What the task asks:
Reproduce the listing below without any change.

Supplied material:
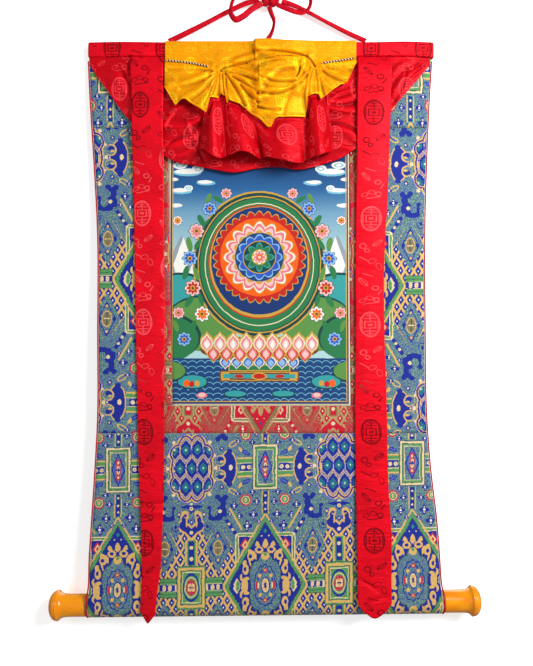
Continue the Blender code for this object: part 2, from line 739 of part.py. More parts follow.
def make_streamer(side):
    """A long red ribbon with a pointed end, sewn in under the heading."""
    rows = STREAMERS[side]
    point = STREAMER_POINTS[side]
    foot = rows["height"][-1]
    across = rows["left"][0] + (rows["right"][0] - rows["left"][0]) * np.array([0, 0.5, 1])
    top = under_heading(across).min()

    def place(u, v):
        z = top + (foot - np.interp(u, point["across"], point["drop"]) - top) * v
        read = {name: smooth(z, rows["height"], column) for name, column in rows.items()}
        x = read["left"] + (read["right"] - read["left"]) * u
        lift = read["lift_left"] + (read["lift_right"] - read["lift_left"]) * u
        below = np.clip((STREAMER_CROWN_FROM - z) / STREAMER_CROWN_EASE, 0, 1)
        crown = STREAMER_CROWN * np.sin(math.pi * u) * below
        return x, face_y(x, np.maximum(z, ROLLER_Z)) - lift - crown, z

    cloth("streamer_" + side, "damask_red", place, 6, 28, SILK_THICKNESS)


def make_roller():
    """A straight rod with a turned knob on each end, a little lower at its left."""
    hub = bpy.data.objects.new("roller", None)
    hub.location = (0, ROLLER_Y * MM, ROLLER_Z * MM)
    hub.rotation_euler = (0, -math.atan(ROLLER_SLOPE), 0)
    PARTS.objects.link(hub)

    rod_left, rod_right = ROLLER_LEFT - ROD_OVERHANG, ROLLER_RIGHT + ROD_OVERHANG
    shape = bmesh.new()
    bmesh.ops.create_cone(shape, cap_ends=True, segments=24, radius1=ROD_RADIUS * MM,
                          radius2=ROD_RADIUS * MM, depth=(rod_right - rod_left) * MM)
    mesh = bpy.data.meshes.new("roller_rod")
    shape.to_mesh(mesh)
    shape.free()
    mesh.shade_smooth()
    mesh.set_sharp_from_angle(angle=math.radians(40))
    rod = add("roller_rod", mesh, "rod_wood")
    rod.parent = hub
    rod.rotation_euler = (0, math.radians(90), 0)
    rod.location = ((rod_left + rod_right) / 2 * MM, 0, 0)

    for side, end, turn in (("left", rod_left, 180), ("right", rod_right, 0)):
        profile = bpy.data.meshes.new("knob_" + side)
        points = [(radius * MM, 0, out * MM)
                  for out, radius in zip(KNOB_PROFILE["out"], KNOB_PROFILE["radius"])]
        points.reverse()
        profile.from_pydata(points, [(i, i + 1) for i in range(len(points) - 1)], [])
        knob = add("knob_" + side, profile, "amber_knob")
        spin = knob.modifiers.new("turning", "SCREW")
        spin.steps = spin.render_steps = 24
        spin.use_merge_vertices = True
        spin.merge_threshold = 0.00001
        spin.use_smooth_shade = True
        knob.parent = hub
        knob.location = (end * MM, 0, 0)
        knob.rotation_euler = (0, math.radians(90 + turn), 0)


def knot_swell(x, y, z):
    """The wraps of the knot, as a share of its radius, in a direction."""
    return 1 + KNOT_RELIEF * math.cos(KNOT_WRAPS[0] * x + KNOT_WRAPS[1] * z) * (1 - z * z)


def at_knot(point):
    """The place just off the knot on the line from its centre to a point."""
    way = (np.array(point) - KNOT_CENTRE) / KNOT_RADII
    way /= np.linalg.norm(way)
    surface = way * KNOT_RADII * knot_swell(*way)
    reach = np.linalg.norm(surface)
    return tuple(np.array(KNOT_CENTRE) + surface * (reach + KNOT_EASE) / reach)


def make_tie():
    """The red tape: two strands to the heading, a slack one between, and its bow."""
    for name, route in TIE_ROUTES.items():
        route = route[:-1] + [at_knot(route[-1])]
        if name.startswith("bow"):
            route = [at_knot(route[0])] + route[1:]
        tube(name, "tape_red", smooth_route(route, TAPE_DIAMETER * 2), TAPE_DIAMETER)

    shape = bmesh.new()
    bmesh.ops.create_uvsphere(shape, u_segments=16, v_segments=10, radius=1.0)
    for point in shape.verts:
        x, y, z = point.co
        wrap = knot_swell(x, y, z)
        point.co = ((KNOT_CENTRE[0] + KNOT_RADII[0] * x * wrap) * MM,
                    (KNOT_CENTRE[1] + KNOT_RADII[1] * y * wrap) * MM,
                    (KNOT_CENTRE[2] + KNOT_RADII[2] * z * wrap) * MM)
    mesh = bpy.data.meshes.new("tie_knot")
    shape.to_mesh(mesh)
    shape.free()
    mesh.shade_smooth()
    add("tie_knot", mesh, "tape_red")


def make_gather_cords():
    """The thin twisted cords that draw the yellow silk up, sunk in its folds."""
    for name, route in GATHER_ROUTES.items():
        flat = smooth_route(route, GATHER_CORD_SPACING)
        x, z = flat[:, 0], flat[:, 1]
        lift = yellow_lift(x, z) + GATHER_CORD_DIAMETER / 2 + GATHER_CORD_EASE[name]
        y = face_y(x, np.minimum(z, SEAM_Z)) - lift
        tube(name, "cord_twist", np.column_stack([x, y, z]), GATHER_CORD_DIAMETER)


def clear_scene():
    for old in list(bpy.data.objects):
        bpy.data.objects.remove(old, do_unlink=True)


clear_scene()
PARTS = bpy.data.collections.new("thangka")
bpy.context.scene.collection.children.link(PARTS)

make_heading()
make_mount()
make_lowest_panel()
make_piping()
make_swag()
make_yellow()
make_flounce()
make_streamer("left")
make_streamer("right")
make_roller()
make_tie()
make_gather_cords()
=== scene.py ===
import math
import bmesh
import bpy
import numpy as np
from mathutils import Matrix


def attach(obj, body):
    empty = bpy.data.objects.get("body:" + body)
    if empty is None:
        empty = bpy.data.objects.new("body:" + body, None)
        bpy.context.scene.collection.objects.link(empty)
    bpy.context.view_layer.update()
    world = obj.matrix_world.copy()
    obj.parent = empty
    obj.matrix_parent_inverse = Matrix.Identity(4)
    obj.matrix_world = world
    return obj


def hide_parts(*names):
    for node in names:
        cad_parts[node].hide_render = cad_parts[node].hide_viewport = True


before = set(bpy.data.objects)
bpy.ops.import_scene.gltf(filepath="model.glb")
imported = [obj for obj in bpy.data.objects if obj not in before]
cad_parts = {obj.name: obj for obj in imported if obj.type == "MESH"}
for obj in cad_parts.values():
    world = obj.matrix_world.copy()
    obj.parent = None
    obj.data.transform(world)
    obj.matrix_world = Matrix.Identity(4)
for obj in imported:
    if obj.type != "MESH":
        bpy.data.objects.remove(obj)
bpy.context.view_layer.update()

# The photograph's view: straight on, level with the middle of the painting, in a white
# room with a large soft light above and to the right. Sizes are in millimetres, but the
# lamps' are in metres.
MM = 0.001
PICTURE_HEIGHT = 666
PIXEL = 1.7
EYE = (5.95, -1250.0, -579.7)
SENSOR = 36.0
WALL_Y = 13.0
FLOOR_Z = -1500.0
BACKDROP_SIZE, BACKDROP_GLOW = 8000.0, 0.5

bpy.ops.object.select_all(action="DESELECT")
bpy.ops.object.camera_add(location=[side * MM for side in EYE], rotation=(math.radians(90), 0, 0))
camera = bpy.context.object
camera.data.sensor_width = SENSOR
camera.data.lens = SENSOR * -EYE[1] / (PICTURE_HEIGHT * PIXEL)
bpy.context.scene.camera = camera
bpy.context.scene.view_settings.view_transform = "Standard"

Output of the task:
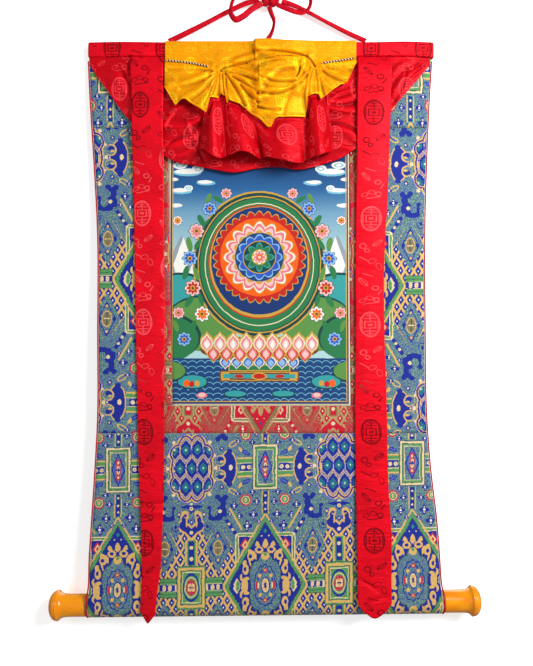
Continue the Blender code for this object: part 2, from line 739 of part.py. More parts follow.
def make_streamer(side):
    """A long red ribbon with a pointed end, sewn in under the heading."""
    rows = STREAMERS[side]
    point = STREAMER_POINTS[side]
    foot = rows["height"][-1]
    across = rows["left"][0] + (rows["right"][0] - rows["left"][0]) * np.array([0, 0.5, 1])
    top = under_heading(across).min()

    def place(u, v):
        z = top + (foot - np.interp(u, point["across"], point["drop"]) - top) * v
        read = {name: smooth(z, rows["height"], column) for name, column in rows.items()}
        x = read["left"] + (read["right"] - read["left"]) * u
        lift = read["lift_left"] + (read["lift_right"] - read["lift_left"]) * u
        below = np.clip((STREAMER_CROWN_FROM - z) / STREAMER_CROWN_EASE, 0, 1)
        crown = STREAMER_CROWN * np.sin(math.pi * u) * below
        return x, face_y(x, np.maximum(z, ROLLER_Z)) - lift - crown, z

    cloth("streamer_" + side, "damask_red", place, 6, 28, SILK_THICKNESS)


def make_roller():
    """A straight rod with a turned knob on each end, a little lower at its left."""
    hub = bpy.data.objects.new("roller", None)
    hub.location = (0, ROLLER_Y * MM, ROLLER_Z * MM)
    hub.rotation_euler = (0, -math.atan(ROLLER_SLOPE), 0)
    PARTS.objects.link(hub)

    rod_left, rod_right = ROLLER_LEFT - ROD_OVERHANG, ROLLER_RIGHT + ROD_OVERHANG
    shape = bmesh.new()
    bmesh.ops.create_cone(shape, cap_ends=True, segments=24, radius1=ROD_RADIUS * MM,
                          radius2=ROD_RADIUS * MM, depth=(rod_right - rod_left) * MM)
    mesh = bpy.data.meshes.new("roller_rod")
    shape.to_mesh(mesh)
    shape.free()
    mesh.shade_smooth()
    mesh.set_sharp_from_angle(angle=math.radians(40))
    rod = add("roller_rod", mesh, "rod_wood")
    rod.parent = hub
    rod.rotation_euler = (0, math.radians(90), 0)
    rod.location = ((rod_left + rod_right) / 2 * MM, 0, 0)

    for side, end, turn in (("left", rod_left, 180), ("right", rod_right, 0)):
        profile = bpy.data.meshes.new("knob_" + side)
        points = [(radius * MM, 0, out * MM)
                  for out, radius in zip(KNOB_PROFILE["out"], KNOB_PROFILE["radius"])]
        points.reverse()
        profile.from_pydata(points, [(i, i + 1) for i in range(len(points) - 1)], [])
        knob = add("knob_" + side, profile, "amber_knob")
        spin = knob.modifiers.new("turning", "SCREW")
        spin.steps = spin.render_steps = 24
        spin.use_merge_vertices = True
        spin.merge_threshold = 0.00001
        spin.use_smooth_shade = True
        knob.parent = hub
        knob.location = (end * MM, 0, 0)
        knob.rotation_euler = (0, math.radians(90 + turn), 0)


def knot_swell(x, y, z):
    """The wraps of the knot, as a share of its radius, in a direction."""
    return 1 + KNOT_RELIEF * math.cos(KNOT_WRAPS[0] * x + KNOT_WRAPS[1] * z) * (1 - z * z)


def at_knot(point):
    """The place just off the knot on the line from its centre to a point."""
    way = (np.array(point) - KNOT_CENTRE) / KNOT_RADII
    way /= np.linalg.norm(way)
    surface = way * KNOT_RADII * knot_swell(*way)
    reach = np.linalg.norm(surface)
    return tuple(np.array(KNOT_CENTRE) + surface * (reach + KNOT_EASE) / reach)


def make_tie():
    """The red tape: two strands to the heading, a slack one between, and its bow."""
    for name, route in TIE_ROUTES.items():
        route = route[:-1] + [at_knot(route[-1])]
        if name.startswith("bow"):
            route = [at_knot(route[0])] + route[1:]
        tube(name, "tape_red", smooth_route(route, TAPE_DIAMETER * 2), TAPE_DIAMETER)

    shape = bmesh.new()
    bmesh.ops.create_uvsphere(shape, u_segments=16, v_segments=10, radius=1.0)
    for point in shape.verts:
        x, y, z = point.co
        wrap = knot_swell(x, y, z)
        point.co = ((KNOT_CENTRE[0] + KNOT_RADII[0] * x * wrap) * MM,
                    (KNOT_CENTRE[1] + KNOT_RADII[1] * y * wrap) * MM,
                    (KNOT_CENTRE[2] + KNOT_RADII[2] * z * wrap) * MM)
    mesh = bpy.data.meshes.new("tie_knot")
    shape.to_mesh(mesh)
    shape.free()
    mesh.shade_smooth()
    add("tie_knot", mesh, "tape_red")


def make_gather_cords():
    """The thin twisted cords that draw the yellow silk up, sunk in its folds."""
    for name, route in GATHER_ROUTES.items():
        flat = smooth_route(route, GATHER_CORD_SPACING)
        x, z = flat[:, 0], flat[:, 1]
        lift = yellow_lift(x, z) + GATHER_CORD_DIAMETER / 2 + GATHER_CORD_EASE[name]
        y = face_y(x, np.minimum(z, SEAM_Z)) - lift
        tube(name, "cord_twist", np.column_stack([x, y, z]), GATHER_CORD_DIAMETER)


def clear_scene():
    for old in list(bpy.data.objects):
        bpy.data.objects.remove(old, do_unlink=True)


clear_scene()
PARTS = bpy.data.collections.new("thangka")
bpy.context.scene.collection.children.link(PARTS)

make_heading()
make_mount()
make_lowest_panel()
make_piping()
make_swag()
make_yellow()
make_flounce()
make_streamer("left")
make_streamer("right")
make_roller()
make_tie()
make_gather_cords()
=== scene.py ===
import math
import bmesh
import bpy
import numpy as np
from mathutils import Matrix


def attach(obj, body):
    empty = bpy.data.objects.get("body:" + body)
    if empty is None:
        empty = bpy.data.objects.new("body:" + body, None)
        bpy.context.scene.collection.objects.link(empty)
    bpy.context.view_layer.update()
    world = obj.matrix_world.copy()
    obj.parent = empty
    obj.matrix_parent_inverse = Matrix.Identity(4)
    obj.matrix_world = world
    return obj


def hide_parts(*names):
    for node in names:
        cad_parts[node].hide_render = cad_parts[node].hide_viewport = True


before = set(bpy.data.objects)
bpy.ops.import_scene.gltf(filepath="model.glb")
imported = [obj for obj in bpy.data.objects if obj not in before]
cad_parts = {obj.name: obj for obj in imported if obj.type == "MESH"}
for obj in cad_parts.values():
    world = obj.matrix_world.copy()
    obj.parent = None
    obj.data.transform(world)
    obj.matrix_world = Matrix.Identity(4)
for obj in imported:
    if obj.type != "MESH":
        bpy.data.objects.remove(obj)
bpy.context.view_layer.update()

# The photograph's view: straight on, level with the middle of the painting, in a white
# room with a large soft light above and to the right. Sizes are in millimetres, but the
# lamps' are in metres.
MM = 0.001
PICTURE_HEIGHT = 666
PIXEL = 1.7
EYE = (5.95, -1250.0, -579.7)
SENSOR = 36.0
WALL_Y = 13.0
FLOOR_Z = -1500.0
BACKDROP_SIZE, BACKDROP_GLOW = 8000.0, 0.5

bpy.ops.object.select_all(action="DESELECT")
bpy.ops.object.camera_add(location=[side * MM for side in EYE], rotation=(math.radians(90), 0, 0))
camera = bpy.context.object
camera.data.sensor_width = SENSOR
camera.data.lens = SENSOR * -EYE[1] / (PICTURE_HEIGHT * PIXEL)
bpy.context.scene.camera = camera
bpy.context.scene.view_settings.view_transform = "Standard"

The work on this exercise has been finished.